STATED EXERCISE :: Repeat only the lines from the line containing "Recreate this object" through the line containing "on. +Z is up.", both included, exactly as they stand.
— BEGIN RECORDS TO USE —
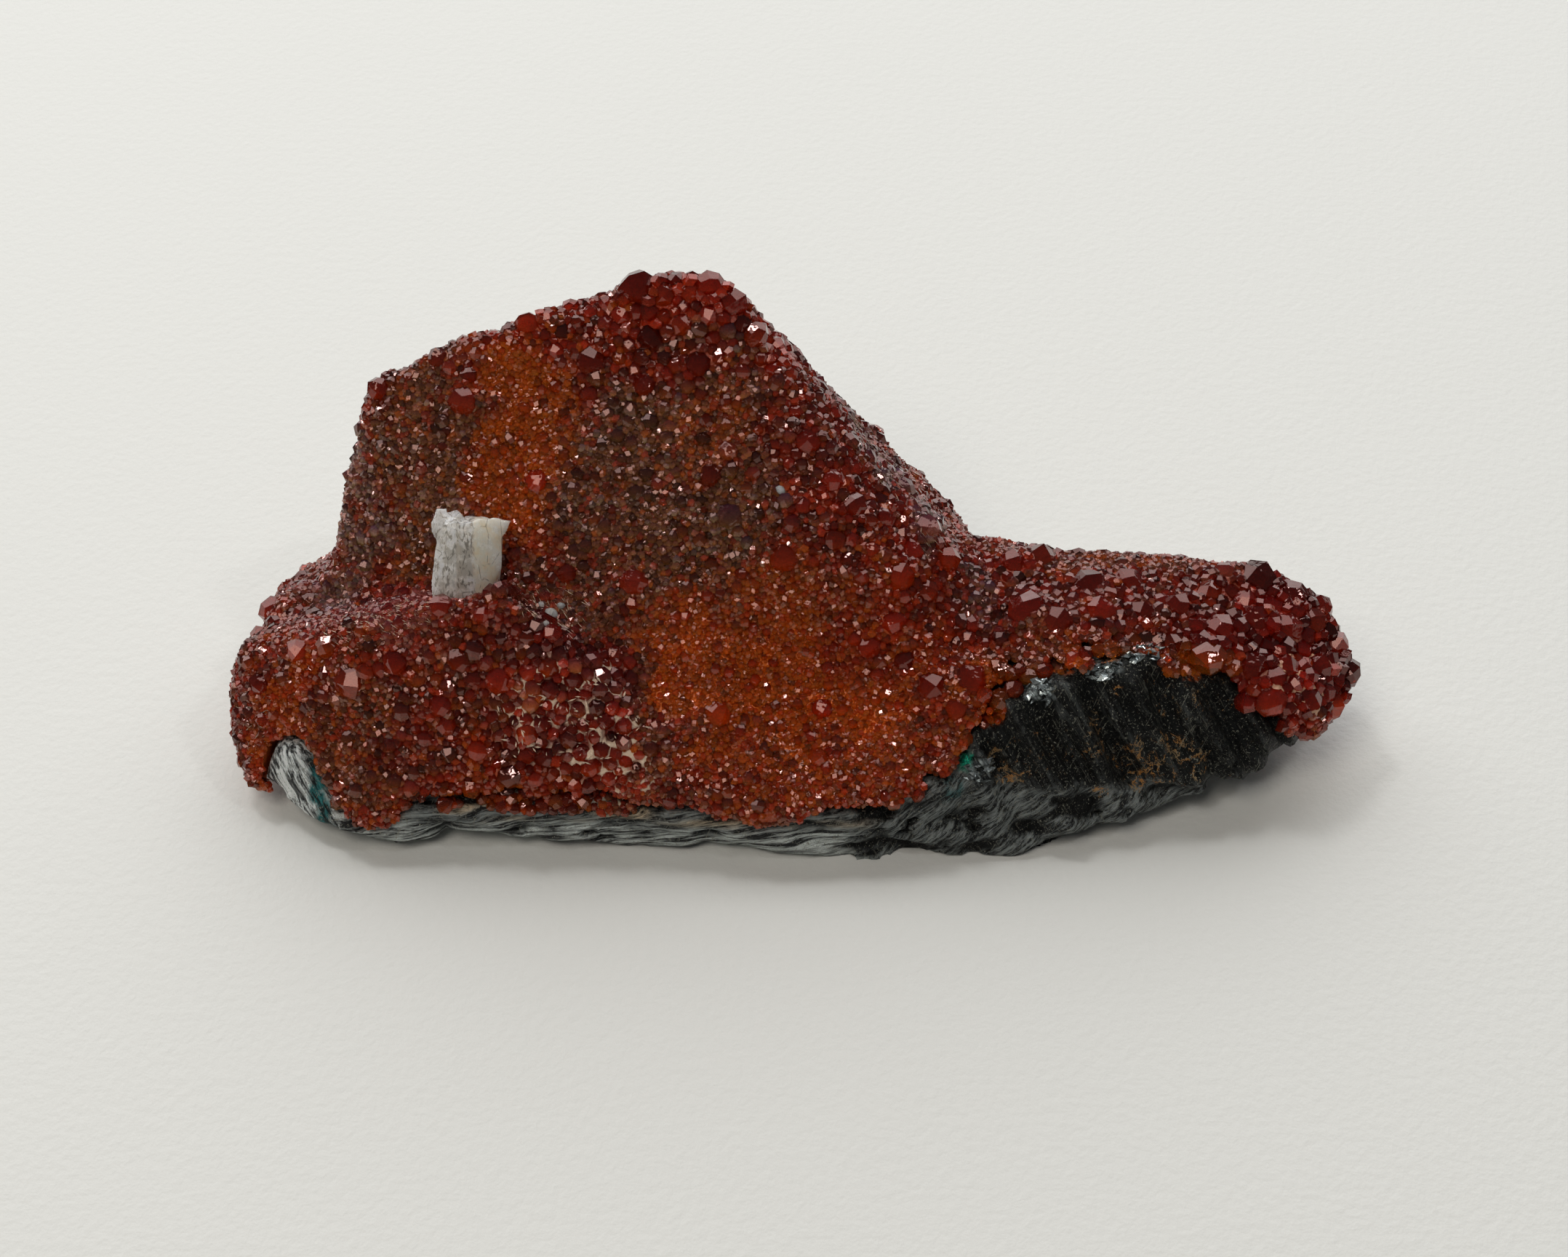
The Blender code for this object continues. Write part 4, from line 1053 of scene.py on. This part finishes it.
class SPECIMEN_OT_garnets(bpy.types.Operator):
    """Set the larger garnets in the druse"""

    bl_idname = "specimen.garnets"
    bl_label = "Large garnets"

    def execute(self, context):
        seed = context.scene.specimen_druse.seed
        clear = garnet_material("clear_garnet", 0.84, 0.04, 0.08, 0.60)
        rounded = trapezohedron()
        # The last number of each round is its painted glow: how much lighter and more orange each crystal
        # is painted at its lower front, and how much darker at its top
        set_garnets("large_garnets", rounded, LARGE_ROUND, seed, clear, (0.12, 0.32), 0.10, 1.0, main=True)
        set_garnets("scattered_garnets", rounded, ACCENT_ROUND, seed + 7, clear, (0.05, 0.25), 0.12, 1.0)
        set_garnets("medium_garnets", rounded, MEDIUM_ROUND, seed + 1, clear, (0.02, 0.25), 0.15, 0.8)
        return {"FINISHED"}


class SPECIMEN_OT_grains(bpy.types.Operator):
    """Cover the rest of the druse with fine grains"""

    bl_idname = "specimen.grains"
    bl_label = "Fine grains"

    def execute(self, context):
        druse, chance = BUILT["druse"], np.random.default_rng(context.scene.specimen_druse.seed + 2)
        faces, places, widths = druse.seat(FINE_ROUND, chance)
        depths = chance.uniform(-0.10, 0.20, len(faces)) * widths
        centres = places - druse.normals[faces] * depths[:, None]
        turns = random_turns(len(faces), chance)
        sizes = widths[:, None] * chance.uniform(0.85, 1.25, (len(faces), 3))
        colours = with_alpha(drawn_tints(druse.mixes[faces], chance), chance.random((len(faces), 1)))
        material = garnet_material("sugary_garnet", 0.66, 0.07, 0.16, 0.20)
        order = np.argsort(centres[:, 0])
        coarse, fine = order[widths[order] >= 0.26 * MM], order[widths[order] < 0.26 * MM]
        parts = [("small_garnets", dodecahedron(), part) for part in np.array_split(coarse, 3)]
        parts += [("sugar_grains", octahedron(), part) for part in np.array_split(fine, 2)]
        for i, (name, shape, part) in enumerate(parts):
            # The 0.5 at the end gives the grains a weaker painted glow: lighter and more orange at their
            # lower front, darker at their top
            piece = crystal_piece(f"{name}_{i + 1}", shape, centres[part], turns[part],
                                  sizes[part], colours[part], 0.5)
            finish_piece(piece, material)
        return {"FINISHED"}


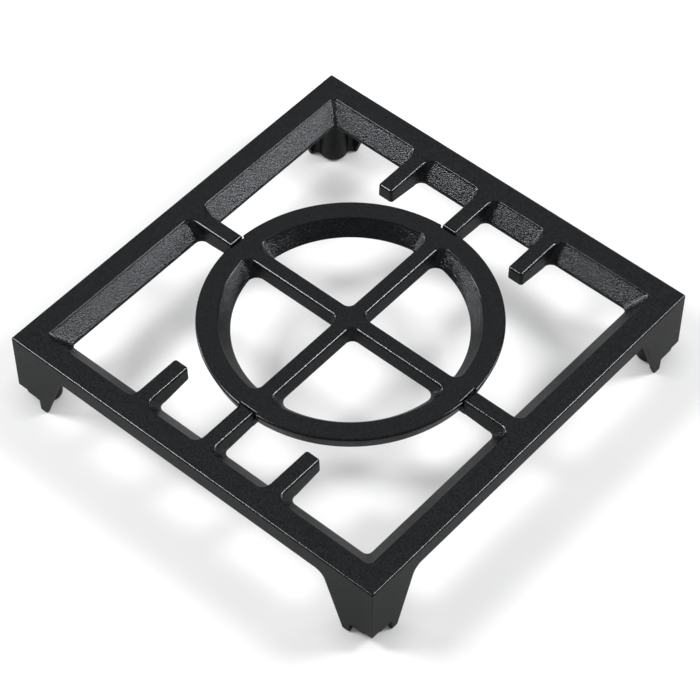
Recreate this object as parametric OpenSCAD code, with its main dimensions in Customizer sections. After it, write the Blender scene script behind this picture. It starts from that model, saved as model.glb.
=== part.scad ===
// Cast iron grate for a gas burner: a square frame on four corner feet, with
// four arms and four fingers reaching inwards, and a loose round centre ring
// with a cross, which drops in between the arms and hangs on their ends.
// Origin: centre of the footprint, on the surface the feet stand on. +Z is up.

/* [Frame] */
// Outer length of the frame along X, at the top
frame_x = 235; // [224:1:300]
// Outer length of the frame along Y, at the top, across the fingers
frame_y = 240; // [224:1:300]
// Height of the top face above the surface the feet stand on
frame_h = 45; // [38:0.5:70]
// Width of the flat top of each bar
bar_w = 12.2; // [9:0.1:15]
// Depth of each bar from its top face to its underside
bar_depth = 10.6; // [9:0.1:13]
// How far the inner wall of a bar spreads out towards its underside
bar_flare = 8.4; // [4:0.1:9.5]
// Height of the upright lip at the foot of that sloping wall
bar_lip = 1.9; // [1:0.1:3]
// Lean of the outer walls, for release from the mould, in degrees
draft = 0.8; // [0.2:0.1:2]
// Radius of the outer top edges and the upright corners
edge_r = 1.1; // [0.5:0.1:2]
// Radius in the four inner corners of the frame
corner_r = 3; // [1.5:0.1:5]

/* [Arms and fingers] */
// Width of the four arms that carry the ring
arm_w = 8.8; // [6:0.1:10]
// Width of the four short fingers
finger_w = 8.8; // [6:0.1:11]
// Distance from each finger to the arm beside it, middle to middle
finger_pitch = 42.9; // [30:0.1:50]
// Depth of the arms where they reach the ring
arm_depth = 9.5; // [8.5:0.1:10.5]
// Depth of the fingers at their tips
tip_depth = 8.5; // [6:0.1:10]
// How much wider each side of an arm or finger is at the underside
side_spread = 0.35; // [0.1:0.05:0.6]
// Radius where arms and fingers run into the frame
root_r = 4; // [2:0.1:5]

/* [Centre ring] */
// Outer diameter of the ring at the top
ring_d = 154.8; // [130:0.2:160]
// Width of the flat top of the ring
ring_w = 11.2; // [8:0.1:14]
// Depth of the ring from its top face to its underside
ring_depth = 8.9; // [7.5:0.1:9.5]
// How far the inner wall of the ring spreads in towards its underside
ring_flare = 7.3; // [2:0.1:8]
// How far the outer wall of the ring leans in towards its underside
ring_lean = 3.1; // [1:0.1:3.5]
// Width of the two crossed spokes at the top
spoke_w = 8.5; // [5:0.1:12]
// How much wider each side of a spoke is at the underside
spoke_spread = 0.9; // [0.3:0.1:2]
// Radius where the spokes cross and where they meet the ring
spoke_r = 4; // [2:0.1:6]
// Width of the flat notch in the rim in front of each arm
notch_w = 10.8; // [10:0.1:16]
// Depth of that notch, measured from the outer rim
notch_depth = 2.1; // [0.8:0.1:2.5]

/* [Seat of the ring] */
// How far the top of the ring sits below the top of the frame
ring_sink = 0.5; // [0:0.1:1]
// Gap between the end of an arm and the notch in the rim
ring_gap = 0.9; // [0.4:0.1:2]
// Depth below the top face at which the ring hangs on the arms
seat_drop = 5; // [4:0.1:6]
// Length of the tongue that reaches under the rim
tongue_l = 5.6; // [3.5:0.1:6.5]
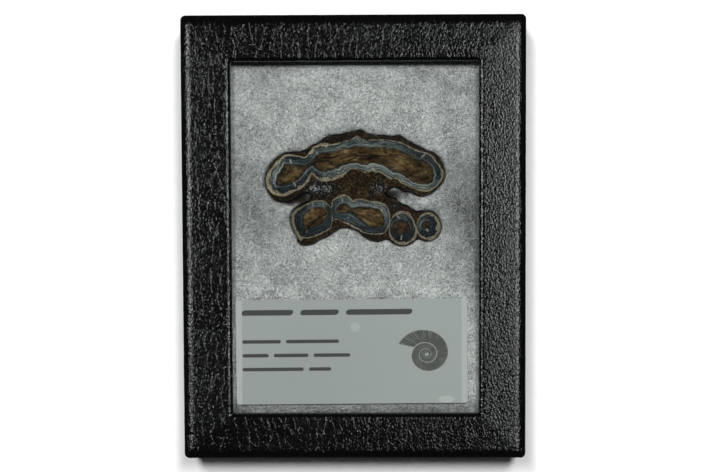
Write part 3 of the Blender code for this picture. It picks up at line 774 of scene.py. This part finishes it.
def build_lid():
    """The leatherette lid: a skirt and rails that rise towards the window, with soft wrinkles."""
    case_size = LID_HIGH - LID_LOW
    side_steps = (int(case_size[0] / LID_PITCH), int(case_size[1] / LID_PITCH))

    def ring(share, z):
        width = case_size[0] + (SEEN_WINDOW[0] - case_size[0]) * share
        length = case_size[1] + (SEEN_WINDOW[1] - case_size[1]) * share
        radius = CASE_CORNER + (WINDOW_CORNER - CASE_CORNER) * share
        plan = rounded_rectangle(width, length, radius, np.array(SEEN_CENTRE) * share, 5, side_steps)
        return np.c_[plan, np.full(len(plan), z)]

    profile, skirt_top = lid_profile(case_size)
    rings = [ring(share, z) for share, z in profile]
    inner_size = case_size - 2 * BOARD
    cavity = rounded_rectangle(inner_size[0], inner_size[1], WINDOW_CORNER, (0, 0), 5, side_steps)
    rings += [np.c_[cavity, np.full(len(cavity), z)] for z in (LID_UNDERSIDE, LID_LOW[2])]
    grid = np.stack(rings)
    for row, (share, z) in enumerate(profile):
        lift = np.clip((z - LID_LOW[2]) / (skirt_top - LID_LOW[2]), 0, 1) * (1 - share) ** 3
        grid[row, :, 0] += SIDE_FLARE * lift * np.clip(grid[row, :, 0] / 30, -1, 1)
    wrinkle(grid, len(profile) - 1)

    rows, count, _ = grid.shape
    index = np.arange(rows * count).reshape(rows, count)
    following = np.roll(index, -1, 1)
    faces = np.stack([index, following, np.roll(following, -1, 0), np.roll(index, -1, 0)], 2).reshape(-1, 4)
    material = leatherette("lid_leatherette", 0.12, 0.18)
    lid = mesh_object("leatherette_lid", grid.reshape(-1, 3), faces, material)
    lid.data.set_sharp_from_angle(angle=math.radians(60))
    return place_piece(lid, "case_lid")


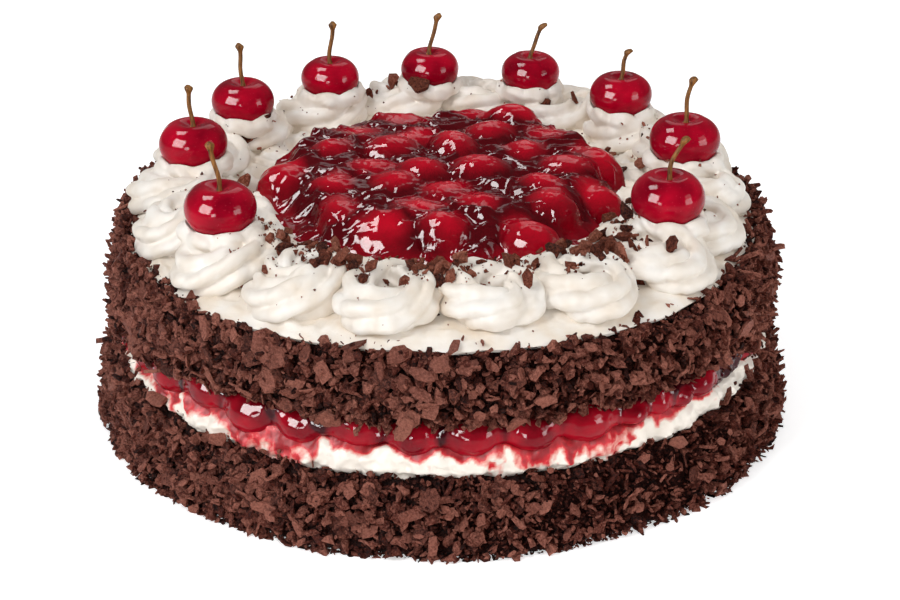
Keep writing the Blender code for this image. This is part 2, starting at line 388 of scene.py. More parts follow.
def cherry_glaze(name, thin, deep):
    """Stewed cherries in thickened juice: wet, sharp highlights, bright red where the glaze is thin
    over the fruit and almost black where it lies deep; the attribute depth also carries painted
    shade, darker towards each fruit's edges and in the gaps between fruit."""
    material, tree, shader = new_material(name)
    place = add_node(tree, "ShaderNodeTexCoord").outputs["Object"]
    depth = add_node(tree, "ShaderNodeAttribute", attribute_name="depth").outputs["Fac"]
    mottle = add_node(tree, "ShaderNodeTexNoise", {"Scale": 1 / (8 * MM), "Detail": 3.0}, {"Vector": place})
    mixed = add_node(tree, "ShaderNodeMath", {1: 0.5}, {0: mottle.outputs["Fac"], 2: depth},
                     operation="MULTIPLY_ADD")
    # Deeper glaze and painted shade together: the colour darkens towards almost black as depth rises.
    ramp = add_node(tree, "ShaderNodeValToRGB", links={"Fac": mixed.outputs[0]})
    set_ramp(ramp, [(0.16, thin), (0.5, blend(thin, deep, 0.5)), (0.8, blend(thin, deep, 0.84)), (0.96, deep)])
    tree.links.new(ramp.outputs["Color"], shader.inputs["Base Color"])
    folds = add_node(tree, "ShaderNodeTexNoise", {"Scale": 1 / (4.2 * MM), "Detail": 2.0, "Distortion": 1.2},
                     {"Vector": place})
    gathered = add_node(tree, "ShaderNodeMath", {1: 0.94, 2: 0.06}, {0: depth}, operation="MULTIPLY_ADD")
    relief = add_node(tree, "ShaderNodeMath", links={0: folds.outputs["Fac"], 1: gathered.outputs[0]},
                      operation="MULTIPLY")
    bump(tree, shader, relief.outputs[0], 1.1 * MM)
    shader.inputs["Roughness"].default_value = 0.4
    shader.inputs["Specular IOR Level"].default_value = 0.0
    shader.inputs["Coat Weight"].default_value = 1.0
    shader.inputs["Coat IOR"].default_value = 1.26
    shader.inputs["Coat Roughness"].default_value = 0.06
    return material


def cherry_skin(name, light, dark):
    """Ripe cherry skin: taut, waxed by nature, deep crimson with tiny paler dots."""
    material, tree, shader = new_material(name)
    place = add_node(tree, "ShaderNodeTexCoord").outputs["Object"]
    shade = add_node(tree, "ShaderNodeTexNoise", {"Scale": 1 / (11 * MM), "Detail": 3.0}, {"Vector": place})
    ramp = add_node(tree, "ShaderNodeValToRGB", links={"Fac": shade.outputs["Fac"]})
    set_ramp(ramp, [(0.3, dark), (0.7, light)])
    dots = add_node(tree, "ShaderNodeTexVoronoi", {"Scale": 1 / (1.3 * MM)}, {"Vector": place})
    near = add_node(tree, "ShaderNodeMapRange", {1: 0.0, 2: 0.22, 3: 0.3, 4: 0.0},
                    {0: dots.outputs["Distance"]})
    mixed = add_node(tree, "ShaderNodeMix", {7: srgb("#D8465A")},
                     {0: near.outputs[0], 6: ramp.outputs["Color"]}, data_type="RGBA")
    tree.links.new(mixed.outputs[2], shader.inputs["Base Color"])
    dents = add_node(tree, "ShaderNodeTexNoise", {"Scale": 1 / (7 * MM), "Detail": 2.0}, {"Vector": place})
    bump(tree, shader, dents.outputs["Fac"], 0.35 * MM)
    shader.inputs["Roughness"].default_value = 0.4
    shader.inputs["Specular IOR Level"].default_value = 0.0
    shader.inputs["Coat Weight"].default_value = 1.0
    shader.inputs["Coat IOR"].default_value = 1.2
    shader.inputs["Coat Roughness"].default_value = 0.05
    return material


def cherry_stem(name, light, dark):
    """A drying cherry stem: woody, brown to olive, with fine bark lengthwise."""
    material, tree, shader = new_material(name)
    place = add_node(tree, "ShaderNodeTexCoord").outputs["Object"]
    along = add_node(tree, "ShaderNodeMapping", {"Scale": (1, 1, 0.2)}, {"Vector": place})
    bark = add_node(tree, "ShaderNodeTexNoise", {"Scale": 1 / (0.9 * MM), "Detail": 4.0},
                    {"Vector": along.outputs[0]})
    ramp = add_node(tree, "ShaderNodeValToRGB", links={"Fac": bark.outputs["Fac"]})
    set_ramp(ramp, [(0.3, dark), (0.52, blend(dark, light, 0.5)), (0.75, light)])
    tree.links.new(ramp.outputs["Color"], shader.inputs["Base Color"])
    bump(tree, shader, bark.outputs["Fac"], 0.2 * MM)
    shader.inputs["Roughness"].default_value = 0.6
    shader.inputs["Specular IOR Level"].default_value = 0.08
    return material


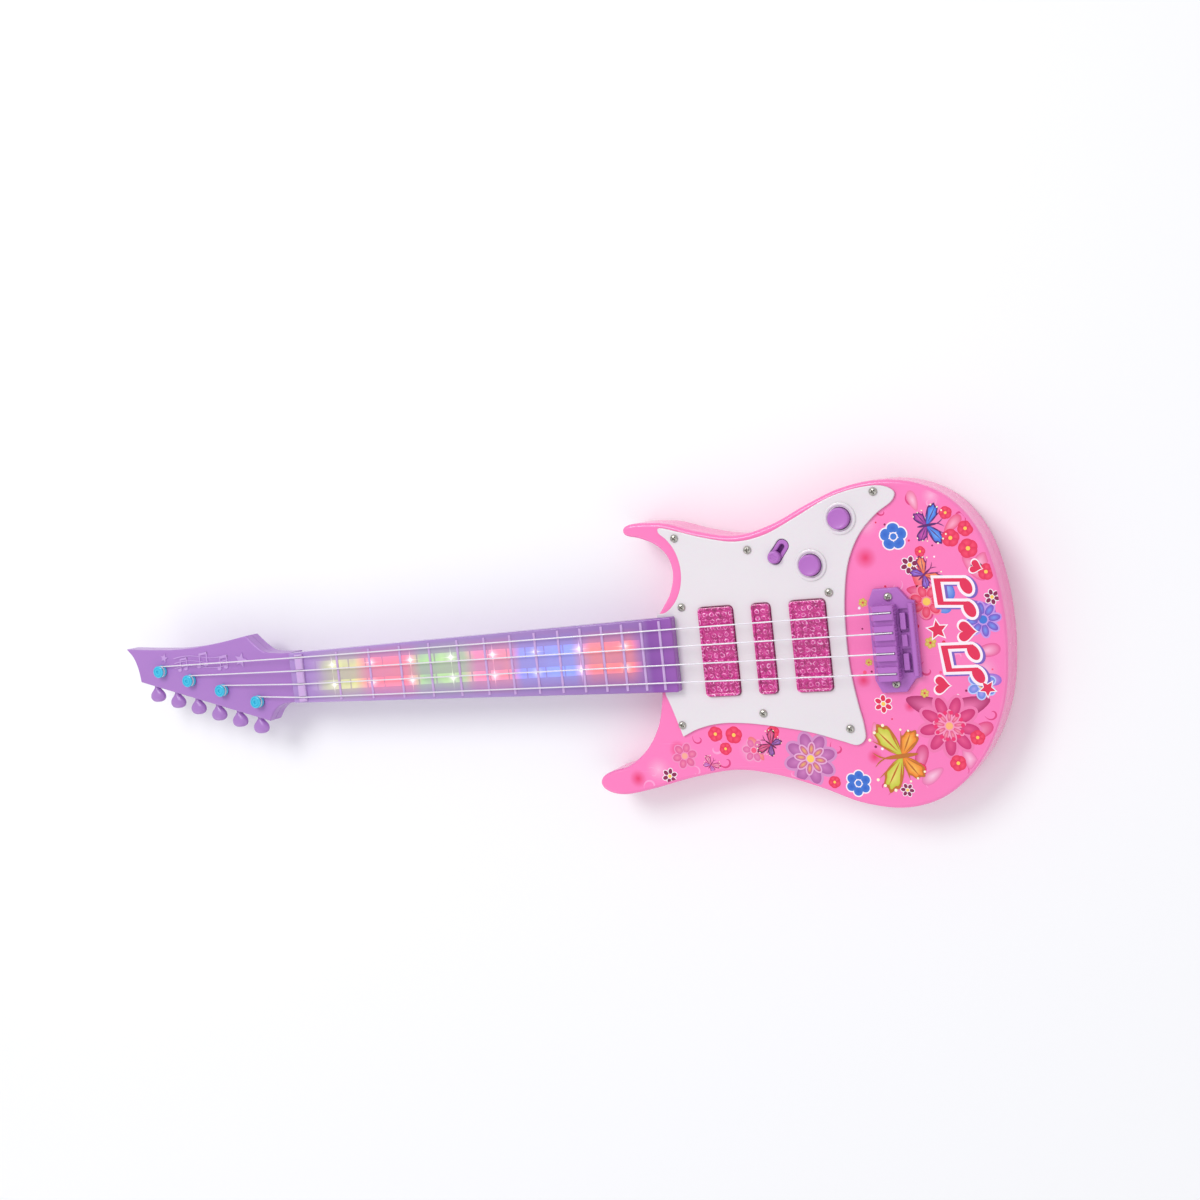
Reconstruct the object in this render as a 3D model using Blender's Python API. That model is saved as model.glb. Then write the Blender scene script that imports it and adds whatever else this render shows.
— END RECORDS TO USE —
WRITTEN ANSWER ::
Recreate this object as parametric OpenSCAD code, with its main dimensions in Customizer sections. After it, write the Blender scene script behind this picture. It starts from that model, saved as model.glb.
=== part.scad ===
// Cast iron grate for a gas burner: a square frame on four corner feet, with
// four arms and four fingers reaching inwards, and a loose round centre ring
// with a cross, which drops in between the arms and hangs on their ends.
// Origin: centre of the footprint, on the surface the feet stand on. +Z is up.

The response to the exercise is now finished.